Data segment:
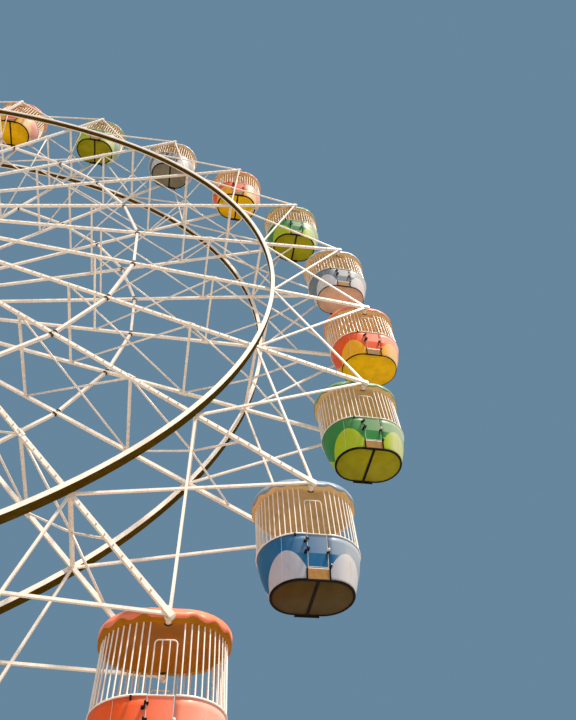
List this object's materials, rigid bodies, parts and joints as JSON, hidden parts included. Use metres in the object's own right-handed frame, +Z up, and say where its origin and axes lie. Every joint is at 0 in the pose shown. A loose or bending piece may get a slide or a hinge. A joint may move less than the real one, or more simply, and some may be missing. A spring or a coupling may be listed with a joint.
{
  "type": "ferris wheel",
  "caption": "Park ferris wheel: an open lattice wheel on two A-frames, with level-hanging barred cabins, domed canopies and opening doors on the lowest cabin.",
  "frame": {"origin": "on the ground, midway between the four feet and right under the hub", "axes": "+Z up, +Y along the axle away from the near side frame, +X to the right seen from the near side"},
  "size_m": [36.377, 9.6, 37.6985],
  "materials": {
    "frame_paint": "satin warm white paint",
    "dark_steel": "dark brown painted steel",
    "cabin_green": "gloss moulded plastic",
    "cabin_blue": "gloss moulded plastic",
    "cabin_red": "gloss moulded plastic"
  },
  "bodies": {
    "supports": {"near_bearing_block": "dark_steel", "near_leg_tie": "frame_paint", "near_left_leg": "frame_paint", "near_right_leg": "frame_paint", "far_bearing_block": "dark_steel", "far_leg_tie": "frame_paint", "far_left_leg": "frame_paint", "far_right_leg": "frame_paint", "left_ground_beam": "frame_paint", "right_ground_beam": "frame_paint"},
    "wheel": {"hub_drum": "dark_steel", "wheel_quarter_1": "frame_paint", "wheel_quarter_2": "frame_paint", "wheel_quarter_3": "frame_paint", "wheel_quarter_4": "frame_paint", "near_outer_frame_1": "frame_paint", "near_outer_frame_2": "frame_paint", "far_outer_frame_1": "frame_paint", "far_outer_frame_2": "frame_paint"},
    "cabin_01": {"cabin_01": "cabin_green"},
    "cabin_02": {"cabin_02": "cabin_blue"},
    "cabin_03": {"cabin_03": "cabin_red"},
    "cabin_04": {"cabin_04": "cabin_green"},
    "cabin_05": {"cabin_05": "cabin_blue"},
    "cabin_06": {"cabin_06": "cabin_red"},
    "cabin_07": {"cabin_07": "cabin_green"},
    "cabin_08": {"cabin_08": "cabin_blue"},
    "cabin_09": {"cabin_09": "cabin_red"},
    "cabin_10": {"cabin_10": "cabin_green"},
    "cabin_11": {"cabin_11": "cabin_blue"},
    "cabin_12": {"cabin_12": "cabin_red"},
    "cabin_13": {"cabin_13": "cabin_green"},
    "cabin_14": {"cabin_14": "cabin_blue"},
    "cabin_15": {"cabin_15": "cabin_red"},
    "cabin_16": {"cabin_16": "cabin_green"},
    "cabin_17": {"cabin_17": "cabin_blue"},
    "cabin_18": {"cabin_18": "cabin_red"},
    "cabin_19": {"cabin_19": "cabin_green"},
    "cabin_20": {"cabin_20": "cabin_blue"},
    "cabin_21": {"cabin_21": "cabin_red"},
    "cabin_22": {"cabin_22": "cabin_green"},
    "cabin_23": {"cabin_23": "cabin_blue"},
    "cabin_24": {"cabin_24": "cabin_red"},
    "near_door": {"near_door": "cabin_red"},
    "far_door": {"far_door": "cabin_red"}
  },
  "joints": [
    {"name": "wheel_spin", "type": "hinge", "parent": "supports", "child": "wheel", "pos_m": [0, 0, 20.4], "axis": [0, 1, 0], "continuous": true},
    {"name": "cabin_01_pivot", "type": "hinge", "parent": "wheel", "child": "cabin_01", "pos_m": [5.21941, 0, 36.57893], "axis": [0, 1, 0], "continuous": true},
    {"name": "cabin_02_pivot", "type": "hinge", "parent": "wheel", "child": "cabin_02", "pos_m": [9.22898, 0, 34.67676], "axis": [0, 1, 0], "continuous": true},
    {"name": "cabin_03_pivot", "type": "hinge", "parent": "wheel", "child": "cabin_03", "pos_m": [12.60961, 0, 31.80166], "axis": [0, 1, 0], "continuous": true},
    {"name": "cabin_04_pivot", "type": "hinge", "parent": "wheel", "child": "cabin_04", "pos_m": [15.13091, 0, 28.14955], "axis": [0, 1, 0], "continuous": true},
    {"name": "cabin_05_pivot", "type": "hinge", "parent": "wheel", "child": "cabin_05", "pos_m": [16.62107, 0, 23.96932], "axis": [0, 1, 0], "continuous": true},
    {"name": "cabin_06_pivot", "type": "hinge", "parent": "wheel", "child": "cabin_06", "pos_m": [16.97853, 0, 19.54585], "axis": [0, 1, 0], "continuous": true},
    {"name": "cabin_07_pivot", "type": "hinge", "parent": "wheel", "child": "cabin_07", "pos_m": [16.17893, 0, 15.18059], "axis": [0, 1, 0], "continuous": true},
    {"name": "cabin_08_pivot", "type": "hinge", "parent": "wheel", "child": "cabin_08", "pos_m": [14.27676, 0, 11.17102], "axis": [0, 1, 0], "continuous": true},
    {"name": "cabin_09_pivot", "type": "hinge", "parent": "wheel", "child": "cabin_09", "pos_m": [11.40165, 0, 7.79039], "axis": [0, 1, 0], "continuous": true},
    {"name": "cabin_10_pivot", "type": "hinge", "parent": "wheel", "child": "cabin_10", "pos_m": [7.74955, 0, 5.26909], "axis": [0, 1, 0], "continuous": true},
    {"name": "cabin_11_pivot", "type": "hinge", "parent": "wheel", "child": "cabin_11", "pos_m": [3.56932, 0, 3.77893], "axis": [0, 1, 0], "continuous": true},
    {"name": "cabin_12_pivot", "type": "hinge", "parent": "wheel", "child": "cabin_12", "pos_m": [-0.85415, 0, 3.42147], "axis": [0, 1, 0], "continuous": true},
    {"name": "cabin_13_pivot", "type": "hinge", "parent": "wheel", "child": "cabin_13", "pos_m": [-5.21941, 0, 4.22107], "axis": [0, 1, 0], "continuous": true},
    {"name": "cabin_14_pivot", "type": "hinge", "parent": "wheel", "child": "cabin_14", "pos_m": [-9.22898, 0, 6.12324], "axis": [0, 1, 0], "continuous": true},
    {"name": "cabin_15_pivot", "type": "hinge", "parent": "wheel", "child": "cabin_15", "pos_m": [-12.60961, 0, 8.99835], "axis": [0, 1, 0], "continuous": true},
    {"name": "cabin_16_pivot", "type": "hinge", "parent": "wheel", "child": "cabin_16", "pos_m": [-15.13091, 0, 12.65045], "axis": [0, 1, 0], "continuous": true},
    {"name": "cabin_17_pivot", "type": "hinge", "parent": "wheel", "child": "cabin_17", "pos_m": [-16.62107, 0, 16.83068], "axis": [0, 1, 0], "continuous": true},
    {"name": "cabin_18_pivot", "type": "hinge", "parent": "wheel", "child": "cabin_18", "pos_m": [-16.97853, 0, 21.25415], "axis": [0, 1, 0], "continuous": true},
    {"name": "cabin_19_pivot", "type": "hinge", "parent": "wheel", "child": "cabin_19", "pos_m": [-16.17893, 0, 25.61942], "axis": [0, 1, 0], "continuous": true},
    {"name": "cabin_20_pivot", "type": "hinge", "parent": "wheel", "child": "cabin_20", "pos_m": [-14.27676, 0, 29.62898], "axis": [0, 1, 0], "continuous": true},
    {"name": "cabin_21_pivot", "type": "hinge", "parent": "wheel", "child": "cabin_21", "pos_m": [-11.40165, 0, 33.00961], "axis": [0, 1, 0], "continuous": true},
    {"name": "cabin_22_pivot", "type": "hinge", "parent": "wheel", "child": "cabin_22", "pos_m": [-7.74955, 0, 35.53091], "axis": [0, 1, 0], "continuous": true},
    {"name": "cabin_23_pivot", "type": "hinge", "parent": "wheel", "child": "cabin_23", "pos_m": [-3.56932, 0, 37.02107], "axis": [0, 1, 0], "continuous": true},
    {"name": "cabin_24_pivot", "type": "hinge", "parent": "wheel", "child": "cabin_24", "pos_m": [0.85415, 0, 37.37853], "axis": [0, 1, 0], "continuous": true},
    {"name": "near_door_hinge", "type": "hinge", "parent": "cabin_12", "child": "near_door", "pos_m": [-1.09415, -0.885, 1.92147], "axis": [0, 0, -1], "range_deg": [0, 175]},
    {"name": "far_door_hinge", "type": "hinge", "parent": "cabin_12", "child": "far_door", "pos_m": [-0.61415, 0.885, 1.92147], "axis": [0, 0, -1], "range_deg": [0, 175]}
  ],
  "couplings": [
    {"joint": "cabin_01_pivot", "follows": "wheel_spin", "ratio": -1},
    {"joint": "cabin_02_pivot", "follows": "wheel_spin", "ratio": -1},
    {"joint": "cabin_03_pivot", "follows": "wheel_spin", "ratio": -1},
    {"joint": "cabin_04_pivot", "follows": "wheel_spin", "ratio": -1},
    {"joint": "cabin_05_pivot", "follows": "wheel_spin", "ratio": -1},
    {"joint": "cabin_06_pivot", "follows": "wheel_spin", "ratio": -1},
    {"joint": "cabin_07_pivot", "follows": "wheel_spin", "ratio": -1},
    {"joint": "cabin_08_pivot", "follows": "wheel_spin", "ratio": -1},
    {"joint": "cabin_09_pivot", "follows": "wheel_spin", "ratio": -1},
    {"joint": "cabin_10_pivot", "follows": "wheel_spin", "ratio": -1},
    {"joint": "cabin_11_pivot", "follows": "wheel_spin", "ratio": -1},
    {"joint": "cabin_12_pivot", "follows": "wheel_spin", "ratio": -1},
    {"joint": "cabin_13_pivot", "follows": "wheel_spin", "ratio": -1},
    {"joint": "cabin_14_pivot", "follows": "wheel_spin", "ratio": -1},
    {"joint": "cabin_15_pivot", "follows": "wheel_spin", "ratio": -1},
    {"joint": "cabin_16_pivot", "follows": "wheel_spin", "ratio": -1},
    {"joint": "cabin_17_pivot", "follows": "wheel_spin", "ratio": -1},
    {"joint": "cabin_18_pivot", "follows": "wheel_spin", "ratio": -1},
    {"joint": "cabin_19_pivot", "follows": "wheel_spin", "ratio": -1},
    {"joint": "cabin_20_pivot", "follows": "wheel_spin", "ratio": -1},
    {"joint": "cabin_21_pivot", "follows": "wheel_spin", "ratio": -1},
    {"joint": "cabin_22_pivot", "follows": "wheel_spin", "ratio": -1},
    {"joint": "cabin_23_pivot", "follows": "wheel_spin", "ratio": -1},
    {"joint": "cabin_24_pivot", "follows": "wheel_spin", "ratio": -1}
  ]
}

Work to be completed: Collect the lines of the data that carry the word "joints".

Task result:
List this object's materials, rigid bodies, parts and joints as JSON, hidden parts included. Use metres in the object's own right-handed frame, +Z up, and say where its origin and axes lie. Every joint is at 0 in the pose shown. A loose or bending piece may get a slide or a hinge. A joint may move less than the real one, or more simply, and some may be missing. A spring or a coupling may be listed with a joint.
  "joints": [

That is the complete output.